Problem to work on: Copy out each line containing "materials" from the entries below.

>> START Working data

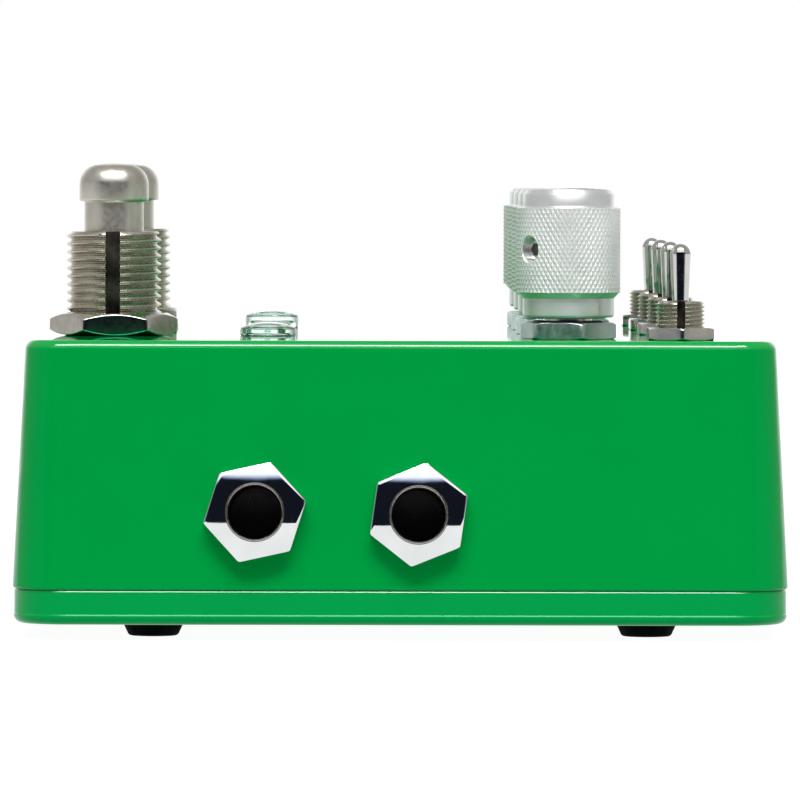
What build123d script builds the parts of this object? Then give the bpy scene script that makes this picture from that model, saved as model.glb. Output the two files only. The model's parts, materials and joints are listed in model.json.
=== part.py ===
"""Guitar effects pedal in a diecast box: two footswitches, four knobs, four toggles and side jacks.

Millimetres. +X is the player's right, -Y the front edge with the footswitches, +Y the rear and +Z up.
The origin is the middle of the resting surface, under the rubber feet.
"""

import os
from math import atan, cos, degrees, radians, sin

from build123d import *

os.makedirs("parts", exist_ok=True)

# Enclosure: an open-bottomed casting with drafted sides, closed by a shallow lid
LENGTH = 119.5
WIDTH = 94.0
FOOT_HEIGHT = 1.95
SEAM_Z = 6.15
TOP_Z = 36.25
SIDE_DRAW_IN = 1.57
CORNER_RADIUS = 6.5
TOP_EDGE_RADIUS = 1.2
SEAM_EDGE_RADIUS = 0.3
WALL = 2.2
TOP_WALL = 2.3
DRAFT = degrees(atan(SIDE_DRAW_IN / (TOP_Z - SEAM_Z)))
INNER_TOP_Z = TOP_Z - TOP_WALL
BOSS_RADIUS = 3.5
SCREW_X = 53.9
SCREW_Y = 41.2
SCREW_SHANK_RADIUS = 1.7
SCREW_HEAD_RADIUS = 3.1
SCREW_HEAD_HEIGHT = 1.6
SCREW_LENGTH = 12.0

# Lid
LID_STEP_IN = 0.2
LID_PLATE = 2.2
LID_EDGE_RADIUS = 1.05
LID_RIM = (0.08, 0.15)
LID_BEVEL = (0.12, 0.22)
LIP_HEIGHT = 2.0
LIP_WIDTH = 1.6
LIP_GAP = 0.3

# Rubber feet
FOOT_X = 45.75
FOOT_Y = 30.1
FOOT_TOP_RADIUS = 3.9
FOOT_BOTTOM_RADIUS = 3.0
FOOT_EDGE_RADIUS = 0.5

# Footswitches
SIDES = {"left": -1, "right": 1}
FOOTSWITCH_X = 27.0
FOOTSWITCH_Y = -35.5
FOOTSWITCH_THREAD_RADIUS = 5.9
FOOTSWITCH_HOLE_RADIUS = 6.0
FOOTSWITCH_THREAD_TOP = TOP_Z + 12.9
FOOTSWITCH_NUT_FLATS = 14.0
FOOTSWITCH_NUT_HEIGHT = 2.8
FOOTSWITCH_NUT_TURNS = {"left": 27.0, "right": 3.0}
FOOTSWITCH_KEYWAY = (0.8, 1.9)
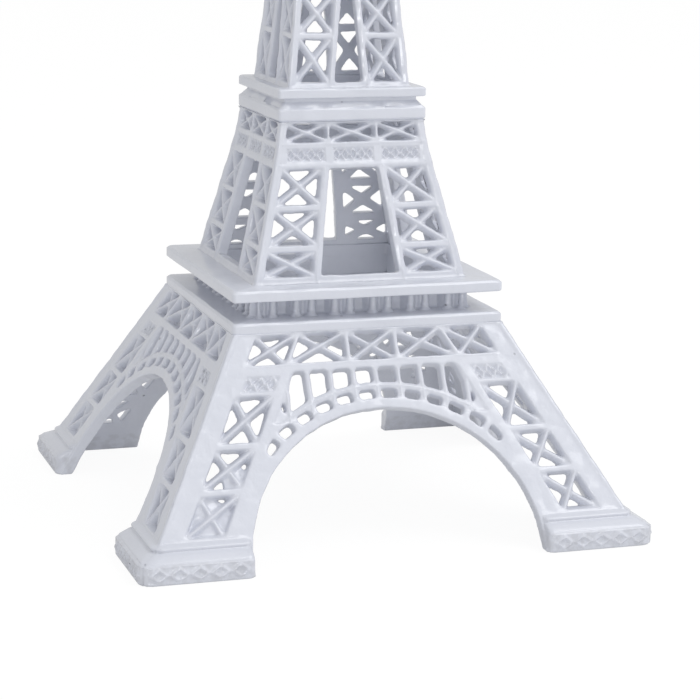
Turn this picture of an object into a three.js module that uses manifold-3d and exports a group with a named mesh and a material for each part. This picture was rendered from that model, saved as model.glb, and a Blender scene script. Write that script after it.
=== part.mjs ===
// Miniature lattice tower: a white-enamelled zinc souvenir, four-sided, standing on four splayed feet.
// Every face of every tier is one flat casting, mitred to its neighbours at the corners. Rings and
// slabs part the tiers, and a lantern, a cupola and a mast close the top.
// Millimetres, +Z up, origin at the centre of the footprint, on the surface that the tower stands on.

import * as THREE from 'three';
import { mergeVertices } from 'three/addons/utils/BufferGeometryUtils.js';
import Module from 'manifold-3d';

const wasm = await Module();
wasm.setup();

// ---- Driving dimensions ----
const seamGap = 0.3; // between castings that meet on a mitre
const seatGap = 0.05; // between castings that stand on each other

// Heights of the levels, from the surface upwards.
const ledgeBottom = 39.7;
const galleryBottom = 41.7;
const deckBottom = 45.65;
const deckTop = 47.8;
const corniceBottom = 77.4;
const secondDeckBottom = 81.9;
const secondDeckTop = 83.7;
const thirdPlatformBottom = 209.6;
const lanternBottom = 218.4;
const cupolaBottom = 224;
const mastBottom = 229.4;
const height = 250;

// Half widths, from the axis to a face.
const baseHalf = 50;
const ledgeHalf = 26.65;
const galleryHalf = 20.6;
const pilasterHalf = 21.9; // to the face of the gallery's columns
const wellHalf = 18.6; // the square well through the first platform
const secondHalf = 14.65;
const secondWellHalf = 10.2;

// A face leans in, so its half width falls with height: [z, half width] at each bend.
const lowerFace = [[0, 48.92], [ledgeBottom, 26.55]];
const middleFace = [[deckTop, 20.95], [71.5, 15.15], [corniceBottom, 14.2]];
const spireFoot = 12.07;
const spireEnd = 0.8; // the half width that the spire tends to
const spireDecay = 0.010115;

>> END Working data
>> START Working data

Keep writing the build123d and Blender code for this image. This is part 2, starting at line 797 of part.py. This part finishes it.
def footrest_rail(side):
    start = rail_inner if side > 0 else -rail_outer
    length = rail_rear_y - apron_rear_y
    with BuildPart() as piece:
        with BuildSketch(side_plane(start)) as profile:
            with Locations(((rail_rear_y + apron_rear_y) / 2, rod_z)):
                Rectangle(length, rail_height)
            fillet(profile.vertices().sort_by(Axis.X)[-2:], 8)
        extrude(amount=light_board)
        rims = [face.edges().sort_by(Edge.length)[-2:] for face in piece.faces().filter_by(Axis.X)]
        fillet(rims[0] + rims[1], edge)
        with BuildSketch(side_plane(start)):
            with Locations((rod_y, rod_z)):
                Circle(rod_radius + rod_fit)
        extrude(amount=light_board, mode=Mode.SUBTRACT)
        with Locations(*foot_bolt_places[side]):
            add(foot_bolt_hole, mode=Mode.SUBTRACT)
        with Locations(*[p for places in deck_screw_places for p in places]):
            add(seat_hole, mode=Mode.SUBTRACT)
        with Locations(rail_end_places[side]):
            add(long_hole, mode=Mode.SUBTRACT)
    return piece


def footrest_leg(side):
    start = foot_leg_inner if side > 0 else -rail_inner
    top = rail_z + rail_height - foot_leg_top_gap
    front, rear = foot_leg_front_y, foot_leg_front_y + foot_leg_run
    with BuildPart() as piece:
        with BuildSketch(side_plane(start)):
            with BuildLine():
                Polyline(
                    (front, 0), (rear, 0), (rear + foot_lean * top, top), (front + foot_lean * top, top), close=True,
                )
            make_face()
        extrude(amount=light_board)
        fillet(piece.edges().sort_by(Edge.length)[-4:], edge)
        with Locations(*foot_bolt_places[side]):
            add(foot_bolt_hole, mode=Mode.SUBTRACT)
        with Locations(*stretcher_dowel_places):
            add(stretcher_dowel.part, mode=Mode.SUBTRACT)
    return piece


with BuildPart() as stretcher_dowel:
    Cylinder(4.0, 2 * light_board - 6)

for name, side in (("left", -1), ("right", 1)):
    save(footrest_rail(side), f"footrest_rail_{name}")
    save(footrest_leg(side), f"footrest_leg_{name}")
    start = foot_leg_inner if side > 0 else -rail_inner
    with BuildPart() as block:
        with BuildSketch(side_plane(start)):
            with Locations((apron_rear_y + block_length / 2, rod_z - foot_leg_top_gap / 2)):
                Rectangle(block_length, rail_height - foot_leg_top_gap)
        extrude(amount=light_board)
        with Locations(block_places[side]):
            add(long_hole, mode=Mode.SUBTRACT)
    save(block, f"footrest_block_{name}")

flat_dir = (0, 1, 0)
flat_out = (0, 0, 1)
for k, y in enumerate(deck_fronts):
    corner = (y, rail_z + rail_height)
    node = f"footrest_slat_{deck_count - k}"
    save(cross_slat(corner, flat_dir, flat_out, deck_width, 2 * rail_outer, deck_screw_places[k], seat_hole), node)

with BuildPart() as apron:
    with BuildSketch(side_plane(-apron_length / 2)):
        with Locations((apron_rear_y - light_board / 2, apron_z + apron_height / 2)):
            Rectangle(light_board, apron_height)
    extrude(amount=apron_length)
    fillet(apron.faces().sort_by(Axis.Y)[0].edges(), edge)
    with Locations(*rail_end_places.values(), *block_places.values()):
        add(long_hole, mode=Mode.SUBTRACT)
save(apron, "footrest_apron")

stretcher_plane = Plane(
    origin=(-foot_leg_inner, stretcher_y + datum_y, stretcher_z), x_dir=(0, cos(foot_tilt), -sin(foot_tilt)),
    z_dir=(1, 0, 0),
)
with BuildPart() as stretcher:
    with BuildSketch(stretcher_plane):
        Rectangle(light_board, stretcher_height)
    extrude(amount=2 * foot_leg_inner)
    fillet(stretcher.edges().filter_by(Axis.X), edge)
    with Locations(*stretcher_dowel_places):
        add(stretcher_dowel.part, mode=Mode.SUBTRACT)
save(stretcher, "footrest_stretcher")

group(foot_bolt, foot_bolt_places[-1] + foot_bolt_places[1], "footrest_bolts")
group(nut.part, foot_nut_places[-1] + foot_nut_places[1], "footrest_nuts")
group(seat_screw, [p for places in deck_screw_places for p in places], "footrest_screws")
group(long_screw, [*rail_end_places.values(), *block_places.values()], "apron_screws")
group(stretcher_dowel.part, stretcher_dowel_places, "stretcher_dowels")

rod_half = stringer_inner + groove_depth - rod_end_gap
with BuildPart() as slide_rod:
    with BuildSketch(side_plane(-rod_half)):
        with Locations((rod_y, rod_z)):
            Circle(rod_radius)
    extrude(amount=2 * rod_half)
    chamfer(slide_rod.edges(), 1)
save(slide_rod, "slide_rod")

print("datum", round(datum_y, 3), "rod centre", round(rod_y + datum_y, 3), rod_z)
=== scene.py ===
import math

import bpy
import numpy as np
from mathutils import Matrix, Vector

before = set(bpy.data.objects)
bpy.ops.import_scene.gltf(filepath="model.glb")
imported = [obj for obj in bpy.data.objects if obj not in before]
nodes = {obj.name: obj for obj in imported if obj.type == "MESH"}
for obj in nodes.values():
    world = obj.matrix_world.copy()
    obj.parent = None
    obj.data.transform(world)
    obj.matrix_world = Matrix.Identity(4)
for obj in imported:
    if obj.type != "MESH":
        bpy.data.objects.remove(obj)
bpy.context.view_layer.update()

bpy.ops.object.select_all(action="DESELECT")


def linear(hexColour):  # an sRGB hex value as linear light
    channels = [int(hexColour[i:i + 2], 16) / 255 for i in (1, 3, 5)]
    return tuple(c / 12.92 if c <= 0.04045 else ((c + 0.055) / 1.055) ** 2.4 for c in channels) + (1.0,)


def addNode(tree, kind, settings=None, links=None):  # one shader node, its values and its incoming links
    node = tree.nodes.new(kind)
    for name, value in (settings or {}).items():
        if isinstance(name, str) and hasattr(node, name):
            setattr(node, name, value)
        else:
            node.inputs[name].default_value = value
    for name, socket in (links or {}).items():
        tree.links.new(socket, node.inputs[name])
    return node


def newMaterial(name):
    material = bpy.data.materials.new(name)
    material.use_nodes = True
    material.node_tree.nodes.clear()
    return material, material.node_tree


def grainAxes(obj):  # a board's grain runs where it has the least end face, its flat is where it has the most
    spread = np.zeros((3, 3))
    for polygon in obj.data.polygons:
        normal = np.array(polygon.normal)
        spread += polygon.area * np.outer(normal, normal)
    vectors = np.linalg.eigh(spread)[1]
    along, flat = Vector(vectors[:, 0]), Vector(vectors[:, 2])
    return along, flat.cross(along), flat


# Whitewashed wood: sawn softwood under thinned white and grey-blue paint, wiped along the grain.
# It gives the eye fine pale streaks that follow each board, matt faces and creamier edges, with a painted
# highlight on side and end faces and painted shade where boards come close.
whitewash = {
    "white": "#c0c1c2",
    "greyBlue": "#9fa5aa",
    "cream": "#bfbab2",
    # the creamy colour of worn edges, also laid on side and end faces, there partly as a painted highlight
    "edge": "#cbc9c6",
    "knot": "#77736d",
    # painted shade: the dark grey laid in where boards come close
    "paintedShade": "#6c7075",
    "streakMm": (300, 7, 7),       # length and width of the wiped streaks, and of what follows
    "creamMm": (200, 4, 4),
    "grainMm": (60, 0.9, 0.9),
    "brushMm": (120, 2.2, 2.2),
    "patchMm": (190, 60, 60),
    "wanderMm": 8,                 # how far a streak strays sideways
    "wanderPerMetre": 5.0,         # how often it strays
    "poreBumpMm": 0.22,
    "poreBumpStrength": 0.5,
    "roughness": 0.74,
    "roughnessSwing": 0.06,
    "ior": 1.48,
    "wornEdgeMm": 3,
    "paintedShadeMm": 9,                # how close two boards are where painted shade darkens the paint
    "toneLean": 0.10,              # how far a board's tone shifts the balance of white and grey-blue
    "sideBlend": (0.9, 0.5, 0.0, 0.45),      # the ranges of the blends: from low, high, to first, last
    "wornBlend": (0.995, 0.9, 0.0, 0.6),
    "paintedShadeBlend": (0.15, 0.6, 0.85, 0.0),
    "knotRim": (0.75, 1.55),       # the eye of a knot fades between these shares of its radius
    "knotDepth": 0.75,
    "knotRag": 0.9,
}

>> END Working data
>> START Working data

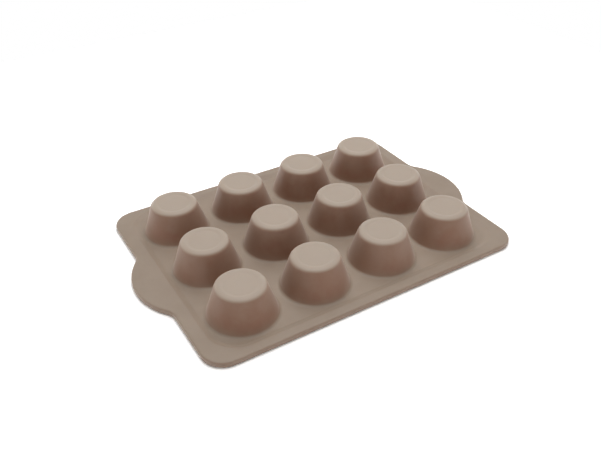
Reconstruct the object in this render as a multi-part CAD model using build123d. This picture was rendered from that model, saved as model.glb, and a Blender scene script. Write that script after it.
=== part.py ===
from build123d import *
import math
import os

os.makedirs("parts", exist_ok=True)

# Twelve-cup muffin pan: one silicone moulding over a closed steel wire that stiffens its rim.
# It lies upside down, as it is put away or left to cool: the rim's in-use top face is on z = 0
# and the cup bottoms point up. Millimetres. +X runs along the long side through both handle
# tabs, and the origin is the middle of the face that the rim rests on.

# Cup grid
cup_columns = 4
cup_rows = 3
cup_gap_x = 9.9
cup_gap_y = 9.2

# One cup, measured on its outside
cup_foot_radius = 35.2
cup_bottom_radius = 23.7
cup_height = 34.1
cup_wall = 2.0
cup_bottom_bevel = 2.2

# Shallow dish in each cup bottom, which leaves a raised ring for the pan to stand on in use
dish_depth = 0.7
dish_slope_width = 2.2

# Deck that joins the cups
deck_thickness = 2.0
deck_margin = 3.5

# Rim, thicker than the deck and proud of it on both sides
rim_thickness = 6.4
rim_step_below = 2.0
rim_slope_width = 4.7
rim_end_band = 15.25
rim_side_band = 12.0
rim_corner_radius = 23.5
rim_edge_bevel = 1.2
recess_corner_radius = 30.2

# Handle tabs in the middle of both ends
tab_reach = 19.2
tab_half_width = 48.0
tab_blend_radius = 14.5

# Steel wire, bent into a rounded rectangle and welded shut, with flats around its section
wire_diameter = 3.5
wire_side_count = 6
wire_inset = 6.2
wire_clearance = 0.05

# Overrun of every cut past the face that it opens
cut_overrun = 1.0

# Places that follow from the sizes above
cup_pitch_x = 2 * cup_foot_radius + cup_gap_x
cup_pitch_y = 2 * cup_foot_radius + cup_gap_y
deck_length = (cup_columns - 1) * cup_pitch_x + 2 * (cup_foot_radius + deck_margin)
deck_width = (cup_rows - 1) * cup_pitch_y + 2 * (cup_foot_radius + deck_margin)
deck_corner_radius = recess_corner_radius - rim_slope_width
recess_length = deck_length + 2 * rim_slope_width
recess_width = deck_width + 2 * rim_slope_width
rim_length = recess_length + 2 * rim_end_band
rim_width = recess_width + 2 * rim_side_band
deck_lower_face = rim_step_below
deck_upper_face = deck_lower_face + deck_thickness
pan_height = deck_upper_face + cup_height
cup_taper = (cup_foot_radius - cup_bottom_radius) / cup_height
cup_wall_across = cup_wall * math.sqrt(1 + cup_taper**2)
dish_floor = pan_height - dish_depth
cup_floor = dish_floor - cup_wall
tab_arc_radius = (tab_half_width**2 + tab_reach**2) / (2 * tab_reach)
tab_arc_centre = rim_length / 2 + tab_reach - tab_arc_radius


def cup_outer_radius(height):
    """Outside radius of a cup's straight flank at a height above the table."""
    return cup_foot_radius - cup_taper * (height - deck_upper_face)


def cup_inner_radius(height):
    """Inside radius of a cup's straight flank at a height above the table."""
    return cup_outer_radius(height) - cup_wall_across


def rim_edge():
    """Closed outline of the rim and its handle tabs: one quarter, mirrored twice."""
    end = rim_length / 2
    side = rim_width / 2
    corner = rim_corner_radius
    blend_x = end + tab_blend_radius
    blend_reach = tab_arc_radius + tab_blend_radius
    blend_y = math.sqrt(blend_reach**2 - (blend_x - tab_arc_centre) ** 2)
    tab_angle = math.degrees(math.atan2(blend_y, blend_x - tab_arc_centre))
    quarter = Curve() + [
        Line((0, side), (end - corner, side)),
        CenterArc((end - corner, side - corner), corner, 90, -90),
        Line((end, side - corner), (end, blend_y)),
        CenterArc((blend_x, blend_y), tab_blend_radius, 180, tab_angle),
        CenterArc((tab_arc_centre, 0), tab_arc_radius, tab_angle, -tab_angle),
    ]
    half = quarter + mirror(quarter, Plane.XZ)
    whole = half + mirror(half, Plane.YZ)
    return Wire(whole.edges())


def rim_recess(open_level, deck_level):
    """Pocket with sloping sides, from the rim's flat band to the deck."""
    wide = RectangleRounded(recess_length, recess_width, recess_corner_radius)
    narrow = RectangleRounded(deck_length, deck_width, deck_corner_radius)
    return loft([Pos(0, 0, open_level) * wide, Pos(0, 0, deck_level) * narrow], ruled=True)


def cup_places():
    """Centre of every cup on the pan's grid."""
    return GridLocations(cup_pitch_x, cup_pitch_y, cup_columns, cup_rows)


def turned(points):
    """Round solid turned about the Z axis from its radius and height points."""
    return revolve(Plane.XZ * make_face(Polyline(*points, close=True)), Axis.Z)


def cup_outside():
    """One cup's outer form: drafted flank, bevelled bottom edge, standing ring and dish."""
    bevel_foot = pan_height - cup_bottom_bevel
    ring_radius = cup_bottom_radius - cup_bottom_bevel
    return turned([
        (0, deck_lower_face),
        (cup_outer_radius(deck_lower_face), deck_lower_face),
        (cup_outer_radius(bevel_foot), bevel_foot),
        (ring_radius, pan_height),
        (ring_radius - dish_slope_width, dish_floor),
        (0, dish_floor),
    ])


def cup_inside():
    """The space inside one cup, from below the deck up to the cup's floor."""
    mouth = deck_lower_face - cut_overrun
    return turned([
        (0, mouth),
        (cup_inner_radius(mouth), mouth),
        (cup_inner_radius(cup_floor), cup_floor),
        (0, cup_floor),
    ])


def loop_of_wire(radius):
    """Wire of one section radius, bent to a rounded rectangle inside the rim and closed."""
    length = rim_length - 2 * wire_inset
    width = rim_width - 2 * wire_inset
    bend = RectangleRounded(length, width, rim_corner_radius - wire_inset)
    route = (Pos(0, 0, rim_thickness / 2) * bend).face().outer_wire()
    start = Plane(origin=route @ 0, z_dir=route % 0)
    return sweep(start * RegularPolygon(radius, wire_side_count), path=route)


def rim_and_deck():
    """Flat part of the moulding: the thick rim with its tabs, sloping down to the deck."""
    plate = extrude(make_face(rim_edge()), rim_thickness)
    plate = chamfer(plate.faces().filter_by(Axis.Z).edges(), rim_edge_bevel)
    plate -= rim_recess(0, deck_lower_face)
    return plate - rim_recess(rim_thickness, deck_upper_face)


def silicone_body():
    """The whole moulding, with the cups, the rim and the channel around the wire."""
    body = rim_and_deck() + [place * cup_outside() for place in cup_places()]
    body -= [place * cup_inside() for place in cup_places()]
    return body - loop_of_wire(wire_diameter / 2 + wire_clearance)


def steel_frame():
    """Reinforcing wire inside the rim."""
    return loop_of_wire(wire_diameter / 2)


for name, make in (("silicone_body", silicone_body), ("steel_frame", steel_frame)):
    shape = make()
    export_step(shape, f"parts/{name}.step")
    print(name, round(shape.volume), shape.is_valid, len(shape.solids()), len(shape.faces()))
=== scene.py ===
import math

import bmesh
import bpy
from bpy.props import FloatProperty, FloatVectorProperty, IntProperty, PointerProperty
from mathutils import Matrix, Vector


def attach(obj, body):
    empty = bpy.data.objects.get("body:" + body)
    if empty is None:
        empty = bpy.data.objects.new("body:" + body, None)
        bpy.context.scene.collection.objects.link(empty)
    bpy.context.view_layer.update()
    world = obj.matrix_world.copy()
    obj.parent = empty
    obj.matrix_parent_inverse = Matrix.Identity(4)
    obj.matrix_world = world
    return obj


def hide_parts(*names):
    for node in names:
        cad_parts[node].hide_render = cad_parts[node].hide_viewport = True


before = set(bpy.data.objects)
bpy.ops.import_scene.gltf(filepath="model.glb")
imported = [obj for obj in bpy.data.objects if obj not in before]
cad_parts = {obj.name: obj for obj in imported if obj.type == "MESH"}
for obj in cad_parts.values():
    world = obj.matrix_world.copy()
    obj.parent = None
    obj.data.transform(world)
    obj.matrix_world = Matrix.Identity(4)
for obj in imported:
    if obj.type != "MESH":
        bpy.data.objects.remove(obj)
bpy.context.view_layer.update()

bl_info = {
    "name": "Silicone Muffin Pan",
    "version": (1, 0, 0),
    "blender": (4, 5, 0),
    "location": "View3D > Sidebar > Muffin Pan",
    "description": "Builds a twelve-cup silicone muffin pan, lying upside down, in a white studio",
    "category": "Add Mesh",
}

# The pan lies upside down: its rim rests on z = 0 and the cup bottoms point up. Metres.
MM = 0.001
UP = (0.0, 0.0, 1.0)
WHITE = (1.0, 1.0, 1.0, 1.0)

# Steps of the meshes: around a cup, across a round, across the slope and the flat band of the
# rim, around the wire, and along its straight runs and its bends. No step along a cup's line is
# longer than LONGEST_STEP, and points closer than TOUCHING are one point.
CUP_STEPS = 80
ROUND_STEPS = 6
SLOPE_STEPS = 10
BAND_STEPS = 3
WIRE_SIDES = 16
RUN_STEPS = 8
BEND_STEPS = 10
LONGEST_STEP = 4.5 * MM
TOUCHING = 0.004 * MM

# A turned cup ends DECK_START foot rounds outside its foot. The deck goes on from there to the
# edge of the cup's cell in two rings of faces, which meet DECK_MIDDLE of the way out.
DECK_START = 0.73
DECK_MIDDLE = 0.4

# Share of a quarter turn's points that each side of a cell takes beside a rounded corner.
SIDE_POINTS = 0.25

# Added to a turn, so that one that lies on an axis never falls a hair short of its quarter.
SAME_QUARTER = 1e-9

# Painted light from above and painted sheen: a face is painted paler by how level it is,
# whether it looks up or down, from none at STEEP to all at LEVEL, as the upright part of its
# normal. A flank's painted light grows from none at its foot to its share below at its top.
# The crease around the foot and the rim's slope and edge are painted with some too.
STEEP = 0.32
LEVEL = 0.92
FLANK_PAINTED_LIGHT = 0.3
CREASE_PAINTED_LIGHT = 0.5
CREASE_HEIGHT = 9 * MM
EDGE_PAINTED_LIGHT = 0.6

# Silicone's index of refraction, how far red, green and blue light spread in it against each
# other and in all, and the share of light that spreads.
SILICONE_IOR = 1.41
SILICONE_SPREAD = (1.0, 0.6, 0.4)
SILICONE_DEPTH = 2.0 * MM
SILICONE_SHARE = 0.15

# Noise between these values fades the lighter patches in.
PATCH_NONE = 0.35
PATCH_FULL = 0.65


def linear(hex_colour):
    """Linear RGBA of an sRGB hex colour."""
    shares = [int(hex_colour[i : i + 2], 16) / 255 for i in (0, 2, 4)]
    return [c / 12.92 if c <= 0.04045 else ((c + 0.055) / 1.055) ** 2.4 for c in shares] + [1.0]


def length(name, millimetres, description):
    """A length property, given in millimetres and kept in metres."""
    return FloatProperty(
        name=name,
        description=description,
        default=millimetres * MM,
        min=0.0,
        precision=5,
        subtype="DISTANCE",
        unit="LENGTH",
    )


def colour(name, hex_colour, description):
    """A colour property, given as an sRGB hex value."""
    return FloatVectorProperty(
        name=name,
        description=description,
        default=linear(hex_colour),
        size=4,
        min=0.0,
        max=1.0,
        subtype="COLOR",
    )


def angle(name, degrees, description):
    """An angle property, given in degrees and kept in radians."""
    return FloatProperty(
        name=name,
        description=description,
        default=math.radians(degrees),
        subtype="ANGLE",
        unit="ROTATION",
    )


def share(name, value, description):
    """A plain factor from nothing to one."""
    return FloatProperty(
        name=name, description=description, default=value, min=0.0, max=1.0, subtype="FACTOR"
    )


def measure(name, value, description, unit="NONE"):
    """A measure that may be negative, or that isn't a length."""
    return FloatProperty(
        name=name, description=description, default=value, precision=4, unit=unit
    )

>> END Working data

Solution:
What build123d script builds the parts of this object? Then give the bpy scene script that makes this picture from that model, saved as model.glb. Output the two files only. The model's parts, materials and joints are listed in model.json.
    material = bpy.data.materials.new(name)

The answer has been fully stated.